McNeil v McNeil (Superior Court of New Jersey, Appellate Division, November 10, 2010)

As part of Andrew and Janet McNeil’s March 2008 property settlement agreement, Mr. McNeil agreed to purchase Ms. McNeil’s interest in the marital home based on an assumed value of $400,000 and to refinance the home within 90 days. When Mr. McNeil failed to refinance the home and pay Ms. McNeil by December 2008, the trial court entered an order which required Mr. McNeil to make the $150,000 payment within 45 days or the house would be put up for sale and Ms. McNeil would receive her $150,000 from the proceeds.
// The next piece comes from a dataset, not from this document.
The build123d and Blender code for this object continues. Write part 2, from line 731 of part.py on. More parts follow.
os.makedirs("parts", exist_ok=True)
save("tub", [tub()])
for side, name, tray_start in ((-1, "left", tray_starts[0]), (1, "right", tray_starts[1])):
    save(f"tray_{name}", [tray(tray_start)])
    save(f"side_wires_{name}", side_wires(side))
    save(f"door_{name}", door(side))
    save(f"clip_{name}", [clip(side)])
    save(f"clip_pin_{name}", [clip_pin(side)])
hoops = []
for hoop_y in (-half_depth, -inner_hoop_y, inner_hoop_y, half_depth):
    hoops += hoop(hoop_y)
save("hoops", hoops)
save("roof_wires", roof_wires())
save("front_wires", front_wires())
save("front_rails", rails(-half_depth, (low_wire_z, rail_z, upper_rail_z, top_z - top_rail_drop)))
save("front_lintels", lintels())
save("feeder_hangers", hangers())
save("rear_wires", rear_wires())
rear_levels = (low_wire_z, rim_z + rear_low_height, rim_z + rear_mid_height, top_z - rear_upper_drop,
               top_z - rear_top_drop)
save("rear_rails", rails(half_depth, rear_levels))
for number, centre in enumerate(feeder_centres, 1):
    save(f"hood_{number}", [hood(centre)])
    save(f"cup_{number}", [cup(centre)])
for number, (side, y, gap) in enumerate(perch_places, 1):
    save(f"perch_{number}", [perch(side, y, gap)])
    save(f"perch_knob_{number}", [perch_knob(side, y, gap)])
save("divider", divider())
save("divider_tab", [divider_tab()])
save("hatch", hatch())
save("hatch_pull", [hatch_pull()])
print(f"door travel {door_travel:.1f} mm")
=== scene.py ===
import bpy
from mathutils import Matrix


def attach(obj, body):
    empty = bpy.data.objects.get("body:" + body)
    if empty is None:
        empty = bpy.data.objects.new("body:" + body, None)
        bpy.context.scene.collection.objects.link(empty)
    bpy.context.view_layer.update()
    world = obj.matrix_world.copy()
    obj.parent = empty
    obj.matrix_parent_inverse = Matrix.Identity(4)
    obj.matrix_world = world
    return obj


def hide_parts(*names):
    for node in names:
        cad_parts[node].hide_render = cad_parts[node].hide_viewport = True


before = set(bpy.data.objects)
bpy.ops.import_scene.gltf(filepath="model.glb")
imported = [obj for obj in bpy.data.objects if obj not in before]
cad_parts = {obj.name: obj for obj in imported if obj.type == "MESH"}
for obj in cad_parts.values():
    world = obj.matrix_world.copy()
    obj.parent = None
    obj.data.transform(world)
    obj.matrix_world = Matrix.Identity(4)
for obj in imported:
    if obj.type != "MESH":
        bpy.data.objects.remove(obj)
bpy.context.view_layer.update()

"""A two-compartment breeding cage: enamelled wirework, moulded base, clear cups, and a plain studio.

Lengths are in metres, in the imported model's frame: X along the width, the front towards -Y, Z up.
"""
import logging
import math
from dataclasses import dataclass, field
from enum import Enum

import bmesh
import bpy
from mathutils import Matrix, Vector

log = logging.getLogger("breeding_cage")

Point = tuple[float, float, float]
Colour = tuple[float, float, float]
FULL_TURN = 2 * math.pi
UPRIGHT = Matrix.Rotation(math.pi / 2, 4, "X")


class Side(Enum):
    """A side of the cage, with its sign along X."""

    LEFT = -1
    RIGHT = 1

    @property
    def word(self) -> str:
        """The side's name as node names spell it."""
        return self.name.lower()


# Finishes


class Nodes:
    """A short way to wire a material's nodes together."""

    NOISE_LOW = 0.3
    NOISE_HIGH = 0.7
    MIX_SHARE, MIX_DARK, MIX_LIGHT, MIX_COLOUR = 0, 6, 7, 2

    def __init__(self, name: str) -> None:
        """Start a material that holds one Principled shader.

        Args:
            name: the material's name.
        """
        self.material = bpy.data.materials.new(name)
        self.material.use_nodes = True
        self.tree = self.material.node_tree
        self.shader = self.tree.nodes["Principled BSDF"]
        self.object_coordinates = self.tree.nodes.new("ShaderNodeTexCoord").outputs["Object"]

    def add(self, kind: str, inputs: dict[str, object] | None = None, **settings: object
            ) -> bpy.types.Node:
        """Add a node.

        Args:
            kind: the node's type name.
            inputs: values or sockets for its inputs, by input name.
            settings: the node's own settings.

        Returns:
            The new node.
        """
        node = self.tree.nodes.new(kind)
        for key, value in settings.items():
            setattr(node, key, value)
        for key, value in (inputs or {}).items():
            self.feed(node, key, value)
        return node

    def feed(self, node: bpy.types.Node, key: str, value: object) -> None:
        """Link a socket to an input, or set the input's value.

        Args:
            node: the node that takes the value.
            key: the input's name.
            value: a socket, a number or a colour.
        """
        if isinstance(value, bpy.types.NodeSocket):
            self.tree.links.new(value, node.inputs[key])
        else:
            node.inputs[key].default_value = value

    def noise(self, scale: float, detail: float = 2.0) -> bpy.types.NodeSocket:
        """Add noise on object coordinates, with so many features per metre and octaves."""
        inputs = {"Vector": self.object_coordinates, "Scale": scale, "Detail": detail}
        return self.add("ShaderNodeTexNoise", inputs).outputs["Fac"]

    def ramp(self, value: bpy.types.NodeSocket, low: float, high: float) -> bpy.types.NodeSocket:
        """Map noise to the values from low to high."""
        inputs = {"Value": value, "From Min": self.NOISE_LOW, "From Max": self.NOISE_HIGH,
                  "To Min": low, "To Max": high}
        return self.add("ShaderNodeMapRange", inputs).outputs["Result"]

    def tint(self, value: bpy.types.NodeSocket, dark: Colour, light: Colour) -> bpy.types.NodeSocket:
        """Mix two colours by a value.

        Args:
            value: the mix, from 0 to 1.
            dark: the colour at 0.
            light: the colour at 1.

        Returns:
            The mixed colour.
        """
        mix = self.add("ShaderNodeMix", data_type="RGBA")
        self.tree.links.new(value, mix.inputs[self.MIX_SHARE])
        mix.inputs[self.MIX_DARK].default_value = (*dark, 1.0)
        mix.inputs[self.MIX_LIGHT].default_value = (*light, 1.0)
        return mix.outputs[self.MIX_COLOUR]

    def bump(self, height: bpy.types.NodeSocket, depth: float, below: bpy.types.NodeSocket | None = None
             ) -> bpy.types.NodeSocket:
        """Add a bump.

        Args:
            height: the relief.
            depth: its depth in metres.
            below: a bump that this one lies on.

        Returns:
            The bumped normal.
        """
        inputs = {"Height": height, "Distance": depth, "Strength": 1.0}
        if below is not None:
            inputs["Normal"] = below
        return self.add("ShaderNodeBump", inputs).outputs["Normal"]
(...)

Mr. McNeil appealed on the basis that the value of the property had declined to under $300,000 and that the decline in value subsequent to the divorce should be shared equally by the parties. The Court of Appeals denied Mr. McNeil’s appeal ruling that “by agreeing to pay plaintiff a fixed sum of $150,000, defendant would reap the benefit of any increase in the value of the real estate from the date of the judgment to the date of sale. But, as here, the converse is true as well; defendant alone bore the risk that the property would decrease in value.”

Conclusion – Food for Thought

Certainly the parties in the above cases did not foresee the impending recession and the impact it would have on their property settlements. While it is impossible to accurately predict all future events and to provide for all contingencies, perhaps consideration should be given to the possibility that the intent of the parties will be undermined by unforeseen occurrences.
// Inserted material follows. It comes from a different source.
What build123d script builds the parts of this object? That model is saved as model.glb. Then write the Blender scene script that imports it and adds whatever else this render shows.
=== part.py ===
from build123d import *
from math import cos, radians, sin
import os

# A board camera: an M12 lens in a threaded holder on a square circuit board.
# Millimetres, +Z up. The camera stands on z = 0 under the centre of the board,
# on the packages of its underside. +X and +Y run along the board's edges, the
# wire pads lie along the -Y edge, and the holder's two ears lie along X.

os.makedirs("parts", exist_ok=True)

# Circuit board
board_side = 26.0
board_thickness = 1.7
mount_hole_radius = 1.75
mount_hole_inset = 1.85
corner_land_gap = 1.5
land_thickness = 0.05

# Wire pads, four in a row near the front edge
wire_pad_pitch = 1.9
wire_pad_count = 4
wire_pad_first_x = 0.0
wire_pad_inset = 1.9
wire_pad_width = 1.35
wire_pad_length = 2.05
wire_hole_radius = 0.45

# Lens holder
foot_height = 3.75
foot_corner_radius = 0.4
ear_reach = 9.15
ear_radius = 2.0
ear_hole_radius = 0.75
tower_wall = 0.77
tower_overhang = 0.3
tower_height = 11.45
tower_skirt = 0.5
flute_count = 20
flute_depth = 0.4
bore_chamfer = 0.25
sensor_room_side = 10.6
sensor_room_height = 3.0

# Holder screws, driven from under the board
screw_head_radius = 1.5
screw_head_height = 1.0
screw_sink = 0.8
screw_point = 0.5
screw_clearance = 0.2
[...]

For example, if a property is to be sold at some time in the future, do the parties intend that they should share in any post-divorce increase or decrease in value? Or, is one party willing to risk a potential decrease in value in exchange for the opportunity to retain any increase in value?

If the owner of a small business is obligated to make equalization payments over an extended period of years, how confident is he or she that the business can sustain a level of earnings sufficient to allow him or her to make the payments? Or, should there be a contingency clause providing for an adjustment, either up or down, based on subsequent events?